A Man Named Pearl
“What I like about the man is he’s a philosopher.” – Augustus McRay, Lonesome Dove.
I wrote yesterday of my lunch conversation with Jim Allen. Today I want to record my memories of my second philosophical encounter of the day.
After lunch, I rendezvoused with some of the family and we made the two-hour trek to Bishopville, SC. There we visited the home of Pearl Fryar and I was blessed to engage him in discussion.
I first learned of this amazing man when I saw a documentary on PBS entitled “A Man Named Pearl.” (http://www.amannamedpearl.com/). I was riveted. The story unfolded of an African American man who bought his home in Bishopville, SC in the early 1960’s, a time when that was a difficult thing to do for African Americans. Aware that there were certain unkind misperceptions about how he would tend his property, he set out to maintain the best yard in the neighborhood. He is very artistic and would like to have worked with wood, but says he could not afford his talent. So, starting with landscaping materials that others had discarded, he taught himself the art form of topiary. And in the decades that followed, he has developed into a real-life Edward Scissorhands. His topiary is stunning, unique, amazing … well, fill in the blank with your own superlative adjectives.
But as captivating as his topiary is, I would not have made the 135-mile trip to see the art. What compelled me to Lee County was the man.
Pearl Fryar’s artwork is unique because he is unique. And I told him so. Let me give two brief examples.
Mr. Fryar told me that there was a part of the documentary that he did not want included. It was the part about being turned down to purchase a home because of race. He says he wanted every minute of “the movie” to be positive, because nothing positive comes from dwelling on the negative. Happiness is not about obstacles, he says, because every life has obstacles. Instead, it’s all about what you do with the obstacles you face. So he faced racial barriers. He would not allow that to be his excuse. Instead, it was his motive to “rise above the average” in keeping his yard. So he saw no point in the documentary even mentioning the racial barriers. I told him I thought it was his ability to remain positive and rise above those barriers that made him so compelling. “So you think it should have been in the movie?” he asked. “Yes, personally, I do,” I said. “Hmm,” he said, as if he wanted to think about it some more. And that was the end of that discussion.
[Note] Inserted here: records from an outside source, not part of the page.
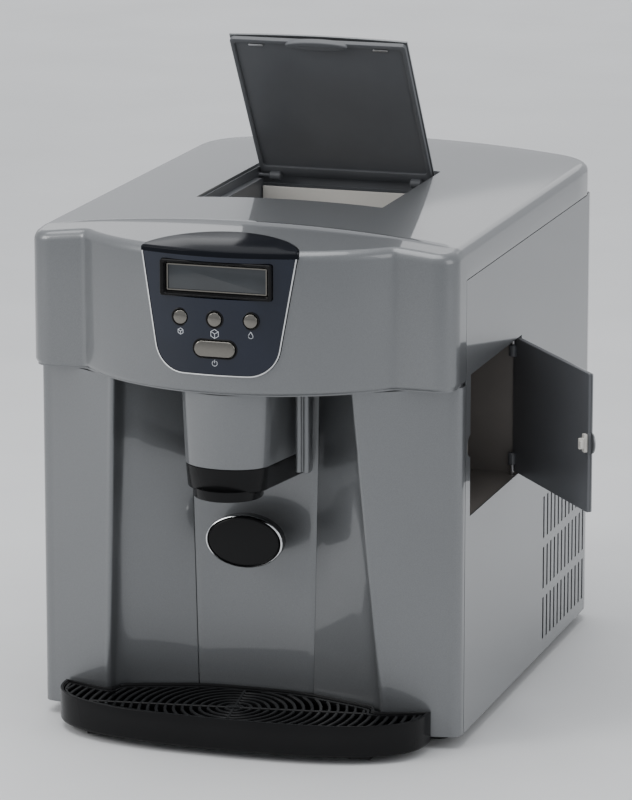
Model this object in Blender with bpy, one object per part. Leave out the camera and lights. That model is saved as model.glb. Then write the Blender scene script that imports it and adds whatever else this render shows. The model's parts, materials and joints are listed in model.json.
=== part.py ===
"""Countertop ice maker with a water and ice dispenser, built as an assembly of separate pieces.

Metres, +Z up, +X to the user's right, +Y towards the rear. The design is laid out about the middle
of the cabinet, with Y = 0 on the face of the front pillars, and then carried by one empty that puts
the origin under the middle of the whole object with its lid and door open.
"""

from math import cos, pi, radians, sin, sqrt

import bmesh
import bpy
from mathutils import Matrix, Vector

# ---- driving dimensions -------------------------------------------------------------------------
HALF_WIDTH = 0.178          # cabinet, from its middle to the outside of a side panel
DEPTH = 0.429               # from the front pillars to the rear panel
UNDERSIDE = 0.010           # height of the base pan over the counter
SEAM_Z = 0.3835             # parting line between the side panels and the top cover
RIM_TOP_Z = 0.4097          # top cover at its side edges
CROWN = 0.012               # rise of the top cover from its side edges to its middle
TOP_ROUND = 0.008           # radius along the top edges
WALL = 0.0025               # moulded covers
SHEET = 0.0012              # steel panels
GAP = 0.0004                # assembly clearance between pieces that touch
PANEL_FRONT_Y = 0.0135      # front edge of the side panels
BASE_FRONT_Y = 0.0300       # front of the base pan, behind the fascia
REAR_CORNER = 0.024         # plan radius of the rear corners

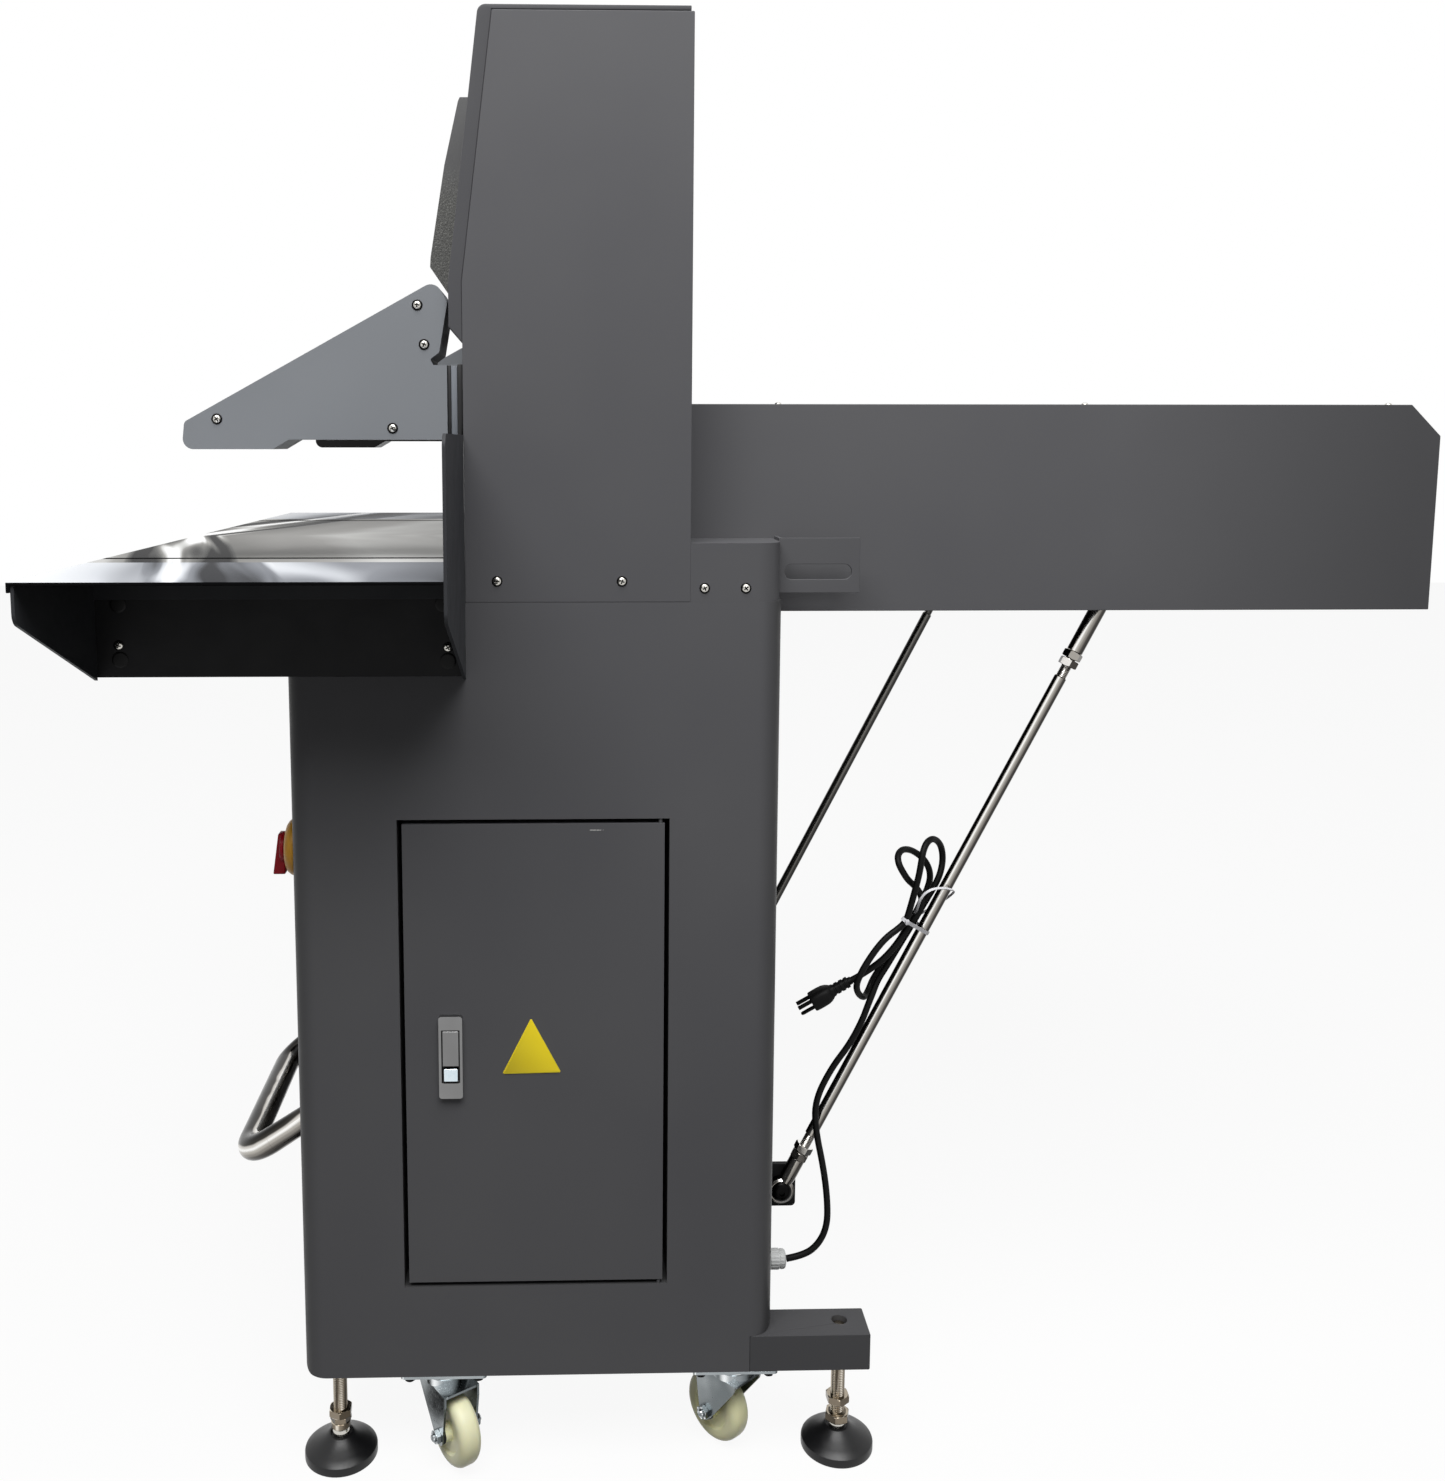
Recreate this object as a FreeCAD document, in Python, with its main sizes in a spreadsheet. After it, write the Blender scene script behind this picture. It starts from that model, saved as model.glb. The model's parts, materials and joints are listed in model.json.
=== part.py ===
import FreeCAD, Part
import math
import os
import Sketcher

# Hydraulic paper cutter. X runs across the machine, Y from the operator's side to the rear, Z up from the floor.

doc = FreeCAD.newDocument("PaperCutter")
sizes = doc.addObject("Spreadsheet::Sheet", "Sizes")
rowCount = 0


def setSize(alias, value, note):
    global rowCount
    rowCount += 1
    sizes.set("A%d" % rowCount, note)
    sizes.set("B%d" % rowCount, str(value))
    sizes.setAlias("B%d" % rowCount, alias)
    return float(value)


# Main body sizes
machineWidth = setSize("machineWidth", 800, "width over the two side faces")
floorGap = setSize("floorGap", 105, "underside of the cabinet above the floor")
cabinetDepth = setSize("cabinetDepth", 493, "cabinet, front to rear")
cabinetFrontTop = setSize("cabinetFrontTop", 849, "top of the cabinet under the front table")
cabinetRearTop = setSize("cabinetRearTop", 922, "top of the cabinet under the head")
cabinetCorner = setSize("cabinetCorner", 25, "radius of the upright cabinet corners")
frontEdgeRound = setSize("frontEdgeRound", 9, "radius of the lower front edge of the cabinet")
rearEdgeRound = setSize("rearEdgeRound", 12, "radius of the lower rear edge of the cabinet")
tableReach = setSize("tableReach", 187, "front table ahead of the cabinet")
rearReach = setSize("rearReach", 691, "rear table behind the cabinet")
tableTop = setSize("tableTop", 962, "working surface above the floor")
tableThick = setSize("tableThick", 36, "thickness of the front table")
rearPlateThick = setSize("rearPlateThick", 12, "thickness of the rear table plate")
sheetThick = setSize("sheetThick", 3, "folded sheet parts")
# Head
headFront = setSize("headFront", 179, "front face of the head behind the cabinet front")
headRear = setSize("headRear", 400, "rear face of the head behind the cabinet front")
headTop = setSize("headTop", 1479, "top of the head sides")
columnWidth = setSize("columnWidth", 80, "width of a head column")
throatDrop = setSize("throatDrop", 293, "top of the opening between the columns below the head top")
slantDrop = setSize("slantDrop", 249, "start of the slanted head front below the head top")
slantBack = setSize("slantBack", 31, "how far the head front leans back at the top")
coverFront = setSize("coverFront", 13, "front cover proud of the columns")
coverTop = setSize("coverTop", 5, "top cover above the columns")
# Rear block and slotted bracket
blockSetback = setSize("blockSetback", 2, "rear corner block ahead of the cabinet rear")
blockTop = setSize("blockTop", 980, "top of the rear corner block")
slotPlateLength = setSize("slotPlateLength", 82, "length of the slotted plate")
slotPlateHeight = setSize("slotPlateHeight", 55, "height of the slotted plate")
slotPlateThick = setSize("slotPlateThick", 4, "thickness of the slotted plate")
slotPlateInset = setSize("slotPlateInset", 30, "slotted plate inside the side face")
slotHeight = setSize("slotHeight", 15.5, "height of the slot")
slotLength = setSize("slotLength", 72, "length of the slot")
slotStart = setSize("slotStart", 2, "slot behind the rear corner block")
slotDrop = setSize("slotDrop", 34, "middle of the slot below the top of the slotted plate")
slotPlateRise = setSize("slotPlateRise", 3, "slotted plate above the rear corner block")
slotFlange = setSize("slotFlange", 34, "flange of the slotted plate on the block")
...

Another example of Mr. Fryar’s unique outlook: With the notoriety that came from the documentary, he has started a foundation which will not only preserve his amazing garden in the future, but which now gives scholarships to young people. Now, we all know about scholarship programs that reward high-achieving students. Mr. Fryar’s scholarships are for C students. He figures there’s enough help for A students, but someone needs to provide an education that will keep a young man out of jail or a young woman from teenage pregnancy. That makes sense to me, but it would never have occurred to me. It occurred quite naturally to Pearl Fryar.
Well, I could go on for some time about the depth of my joy in meeting this artist philosopher. Let me do this instead. Let me say that if you ever come within a two-hour drive, you truly owe it to yourself to meet this man. And in the meantime, take a peek at some of his work.
This is his website: http://www.fryarstopiaries.com/
This is a video of his garden: http://www.youtube.com/watch?v=WfU2vzZrUho
This is a video of him demonstrating his craft: http://www.youtube.com/watch?v=9wPmw9l3euA
Father, You invested Yourself in Your creation. It tells us about You. And as creatures made in Your image, You have given us the ability to communicate our personalities through our creativity, too. Thank you for the unique gifts You’ve given to Mr. Fryar. Thank you for the opportunity to meet him. Please help me to live in such a way that my life communicates Christ living in me.